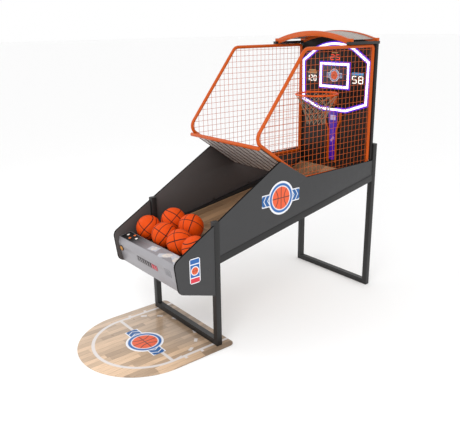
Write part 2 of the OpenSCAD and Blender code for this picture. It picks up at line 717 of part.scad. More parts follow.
module score_sensor() {
    color([0.12, 0.12, 0.13]) machine() {
        translate([-30, board_y - 26, rim_z - 155]) cube([60, 26, 30]);
        translate([0, board_y - 26, rim_z - 140]) rotate([90, 0, 0]) cylinder(d = 14, h = 5);
    }
}
module stanchion_tubes() {
    top = led_low_z - 12 - fit;
    path = rounded([[98, top], [98, top - 82], [53, top - 178], [53, back_step_z - 90]],
        [0, 60, 60, 0], 6);
    color([0.8, 0.36, 0.16]) machine() translate([0, back_y - 10 - fit, 0]) both_sides()
        rotate([90, 0, 0]) swept_tube(path, 10, 1.5);
}
module stanchion_panel() {
    top = led_low_z - 12 - fit;
    color([0.22, 0.06, 0.5]) machine() front_slab(back_y - 6 - fit, 6)
        polygon(rounded([[-86, top], [-86, top - 86], [-41, top - 182], [-41, back_step_z - 70],
            [41, back_step_z - 70], [41, top - 182], [86, top - 86], [86, top]],
            [0, 50, 60, 30, 30, 60, 50, 0]));
}

// ---- Roof
module arch(y, t) {
    front_slab(y, t) {
        arch_sector(arch_ro, arch_ro - arch_h);
        both_sides() translate([post_in - 4, roof_rail_z + roof_rail_h + fit])
            square([back_half_w - post_in + 8, arch_end_z - roof_rail_z - roof_rail_h - fit]);
    }
}
module roof_arches() {
    color([0.78, 0.33, 0.1]) machine() {
        arch(arch_front_y, arch_t);
        arch(back_y, rear_y - fit - back_y);
    }
}
module roof_rails() {
    color([0.07, 0.07, 0.07]) machine() both_sides()
        translate([post_in + 8, arch_front_y - 25, roof_rail_z])
            cube([back_half_w - post_in - 4, rear_y + 10 - arch_front_y + 25, roof_rail_h]);
}
module roof_panel() {
    y = arch_front_y + arch_t + fit;
    color([0.55, 0.54, 0.53]) machine() front_slab(y, back_y - fit - y)
        arch_sector(arch_ro - 8, arch_ro - 10);
}

// ---- Electronics on the rear of the back panel
module electronics_box() {
    z = [ebox_z + 70, ebox_z + ebox_h - 110];
    color([0.16, 0.16, 0.17]) machine() difference() {
        union() {
            difference() {
                translate([-ebox_w / 2, ebox_y, ebox_z]) cube([ebox_w, ebox_d, ebox_h]);
                translate([ebox_t - ebox_w / 2, ebox_y + ebox_t, ebox_z + ebox_t])
                    cube([ebox_w - 2 * ebox_t, ebox_d, ebox_h - 2 * ebox_t]);
            }
            for (h = z) {
                translate([hinge_x, hinge_y, h]) cylinder(r = hinge_r, h = 20);
                translate([hinge_x, hinge_y - hinge_r, h]) cube([hinge_r + 1, hinge_r, 20]);
                translate([hinge_x, hinge_y, h]) cylinder(d = pin_d, h = 42);
            }
        }
        translate([inlet_x - 14, ebox_y + 18, ebox_z - 1]) cube([28, 24, ebox_t + 2]);
    }
}
module service_door() {
    z = [ebox_z + 70, ebox_z + ebox_h - 110];
    w = ebox_w;
    color([0.17, 0.17, 0.18]) machine() {
        difference() {
            union() {
                translate([-w / 2, hinge_y + fit, ebox_z]) cube([w, ebox_t, ebox_h]);
                for (h = z) {
                    translate([hinge_x, hinge_y, h + 20 + fit]) cylinder(r = hinge_r, h = 20);
                    translate([hinge_x, hinge_y + fit, h + 20 + fit]) cube([hinge_r + 1, ebox_t, 20]);
                }
            }
            for (h = z) translate([hinge_x, hinge_y, h + 19]) cylinder(d = pin_d + 0.1, h = 24);
            for (i = [-4:4]) translate([i * 30 - 6, hinge_y - 1, ebox_z + 60]) cube([12, 10, 90]);
        }
        // Lock barrel and its cam
        translate([w / 2 - 30, hinge_y - 8, ebox_z + ebox_h / 2]) rotate([-90, 0, 0])
            cylinder(d = 20, h = 8 + fit + ebox_t + 3);
        translate([w / 2 - 36, hinge_y - 8, ebox_z + ebox_h / 2 - 6]) cube([28, 3, 12]);
    }
}
module control_board() {
    color([0.08, 0.35, 0.2]) machine() translate([-230, ebox_y + ebox_t, ebox_z + 330]) {
        translate([0, 8, 0]) cube([240, 2, 180]);
        for (x = [12, 228], z = [12, 168]) translate([x, 0, z]) rotate([-90, 0, 0])
            cylinder(d = 8, h = 8);
        translate([60, 10, 60]) cube([36, 4, 36]);
        translate([130, 10, 60]) cube([50, 10, 22]);
        translate([30, 10, 130]) cube([90, 14, 14]);
        translate([150, 10, 120]) cube([60, 8, 30]);
    }
}
module power_supply() {
    color([0.6, 0.6, 0.62]) machine() translate([70, ebox_y + ebox_t, ebox_z + 330])
        cube([190, 40, 110]);
}
module power_inlet() {
    color([0.06, 0.06, 0.06]) machine() translate([inlet_x, ebox_y + 30, ebox_z]) difference() {
        union() {
            translate([-20, -14, -5]) cube([40, 28, 5 - fit]);
            translate([-13.7, -11.7, -1]) cube([27.4, 23.4, 26]);
        }
        translate([-10, -7, -6]) cube([20, 14, 20]);
    }
}

// ---- Floor mat
module floor_mat() {
    color([0.76, 0.62, 0.47]) machine() linear_extrude(mat_t) {
        translate([0, -mat_round_y]) circle(r = mat_half_w, $fn = 180);
        polygon(rounded([[mat_half_w, -mat_round_y], [mat_half_w, mat_rear_y],
            [-mat_half_w, mat_rear_y], [-mat_half_w, -mat_round_y]], [0, 50, 50, 0]));
    }
}

floor_mat();
front_leg_frame();
rear_leg_frame();
side_rails();
cross_bars();
post_caps();
left_side_panel();
right_side_panel();
left_wing();
right_wing();
panel_fasteners();
control_box();
deck_overlay();
button_bezels();
name_plate();
speaker_grille();
speaker();
ball_trough();
ramp();
rear_deflector();
gate_bearings();
gate_motor();
gate_flap();
gate_shaft();
left_cage_frame();
right_cage_frame();
left_cage_mesh();
right_cage_mesh();
front_crossbar();
guard_mesh();
back_panel();
backboard();
led_strips();
emblem_plate();
score_displays();
rim_bracket();
rim();
net();
score_sensor();
stanchion_tubes();
stanchion_panel();
roof_arches();
roof_rails();
roof_panel();
electronics_box();
control_board();
power_supply();
power_inlet();
service_door();
ball_1();
ball_2();
ball_3();
ball_4();
ball_5();
ball_6();
deck_button_1();
deck_button_2();
deck_button_3();
deck_button_4();
start_button();
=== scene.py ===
# Arcade basketball machine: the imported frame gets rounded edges, real finishes, and the
# parts that need mesh work: balls, net, wire mesh, bent tubes, light strips and badges.
# X runs across the machine, Y from the player to the backboard, Z up, in metres.
import json
import math

import bpy
from mathutils import Matrix, Vector


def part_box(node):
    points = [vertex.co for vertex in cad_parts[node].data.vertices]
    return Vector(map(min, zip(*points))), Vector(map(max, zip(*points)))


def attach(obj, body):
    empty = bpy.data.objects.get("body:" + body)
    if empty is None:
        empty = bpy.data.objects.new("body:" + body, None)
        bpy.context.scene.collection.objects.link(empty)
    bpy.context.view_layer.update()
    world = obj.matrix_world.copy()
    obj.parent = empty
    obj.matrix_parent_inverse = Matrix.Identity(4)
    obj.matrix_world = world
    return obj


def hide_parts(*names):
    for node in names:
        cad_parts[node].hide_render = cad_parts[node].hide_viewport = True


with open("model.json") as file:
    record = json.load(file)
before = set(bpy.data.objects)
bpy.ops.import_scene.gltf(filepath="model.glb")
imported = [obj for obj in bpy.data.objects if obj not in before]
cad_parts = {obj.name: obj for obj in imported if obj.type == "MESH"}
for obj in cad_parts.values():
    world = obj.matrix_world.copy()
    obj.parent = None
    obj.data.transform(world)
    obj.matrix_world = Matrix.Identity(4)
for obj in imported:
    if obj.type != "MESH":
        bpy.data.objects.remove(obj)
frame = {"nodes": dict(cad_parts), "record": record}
bpy.ops.object.select_all(action="DESELECT")
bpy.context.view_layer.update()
nodes = frame["nodes"]
bodies = frame["record"]["behaviour"]["bodies"]
bodyOf = {node: body for body, group in bodies.items() for node in group}
slotOf = {part["node"]: part["material_slot"] for part in frame["record"]["subparts"]}

# ---- Camera and light

view = {
    "place": (3.917, -3.0575, 2.531),
    "turn": 51.68,  # degrees from looking along +Y
    "down": 17.93,
    "roll": -0.95,
    "lens": 45.45,
}


def makeCamera():
    bpy.ops.object.camera_add()
    camera = bpy.context.object
    camera.matrix_world = (
        Matrix.Translation(view["place"])
        @ Matrix.Rotation(math.radians(view["turn"]), 4, "Z")
        @ Matrix.Rotation(math.radians(90 - view["down"]), 4, "X")
        @ Matrix.Rotation(math.radians(view["roll"]), 4, "Z")
    )
    camera.data.lens = view["lens"]
    camera.data.sensor_width = 36
    bpy.context.scene.camera = camera


lamps = {
    "keyLight": {"place": (3.5, -3.5, 4.5), "aim": (0, 0, 1), "size": 3.0, "power": 130},
    "fillLight": {"place": (-4, -2.5, 3.5), "aim": (0, 0, 1.2), "size": 3.0, "power": 40},
}


def makeLight(name, place, aim, size, power):
    bpy.ops.object.light_add(type="AREA", location=place)
    light = bpy.context.object
    light.name = name
    light.data.size = size
    light.data.energy = power
    light.rotation_euler = (Vector(aim) - Vector(place)).to_track_quat("-Z", "Y").to_euler()


def makeStudio():
    scene = bpy.context.scene
    scene.view_settings.view_transform = "Standard"
    world = bpy.data.worlds.new("studio")
    scene.world = world
    world.use_nodes = True
    background = world.node_tree.nodes["Background"]
    background.inputs["Color"].default_value = (1, 1, 1, 1)
    background.inputs["Strength"].default_value = 1.0
    for name, lamp in lamps.items():
        makeLight(name, **lamp)
    bpy.ops.mesh.primitive_plane_add(size=300, location=(0, 0, -0.002))
    floor = bpy.context.object
    floor.name = "floor"
    floor.data.materials.append(surface("floorPale", (0.97, 0.97, 0.97, 1), 0.9).material)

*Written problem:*
Everything from the line with "floor_mat();" through the line with "before = set(bpy.data.objects)" is to be output exactly; leave out all other lines.

*Exercise response:*
floor_mat();
front_leg_frame();
rear_leg_frame();
side_rails();
cross_bars();
post_caps();
left_side_panel();
right_side_panel();
left_wing();
right_wing();
panel_fasteners();
control_box();
deck_overlay();
button_bezels();
name_plate();
speaker_grille();
speaker();
ball_trough();
ramp();
rear_deflector();
gate_bearings();
gate_motor();
gate_flap();
gate_shaft();
left_cage_frame();
right_cage_frame();
left_cage_mesh();
right_cage_mesh();
front_crossbar();
guard_mesh();
back_panel();
backboard();
led_strips();
emblem_plate();
score_displays();
rim_bracket();
rim();
net();
score_sensor();
stanchion_tubes();
stanchion_panel();
roof_arches();
roof_rails();
roof_panel();
electronics_box();
control_board();
power_supply();
power_inlet();
service_door();
ball_1();
ball_2();
ball_3();
ball_4();
ball_5();
ball_6();
deck_button_1();
deck_button_2();
deck_button_3();
deck_button_4();
start_button();
=== scene.py ===
# Arcade basketball machine: the imported frame gets rounded edges, real finishes, and the
# parts that need mesh work: balls, net, wire mesh, bent tubes, light strips and badges.
# X runs across the machine, Y from the player to the backboard, Z up, in metres.
import json
import math

import bpy
from mathutils import Matrix, Vector


def part_box(node):
    points = [vertex.co for vertex in cad_parts[node].data.vertices]
    return Vector(map(min, zip(*points))), Vector(map(max, zip(*points)))


def attach(obj, body):
    empty = bpy.data.objects.get("body:" + body)
    if empty is None:
        empty = bpy.data.objects.new("body:" + body, None)
        bpy.context.scene.collection.objects.link(empty)
    bpy.context.view_layer.update()
    world = obj.matrix_world.copy()
    obj.parent = empty
    obj.matrix_parent_inverse = Matrix.Identity(4)
    obj.matrix_world = world
    return obj


def hide_parts(*names):
    for node in names:
        cad_parts[node].hide_render = cad_parts[node].hide_viewport = True


with open("model.json") as file:
    record = json.load(file)
before = set(bpy.data.objects)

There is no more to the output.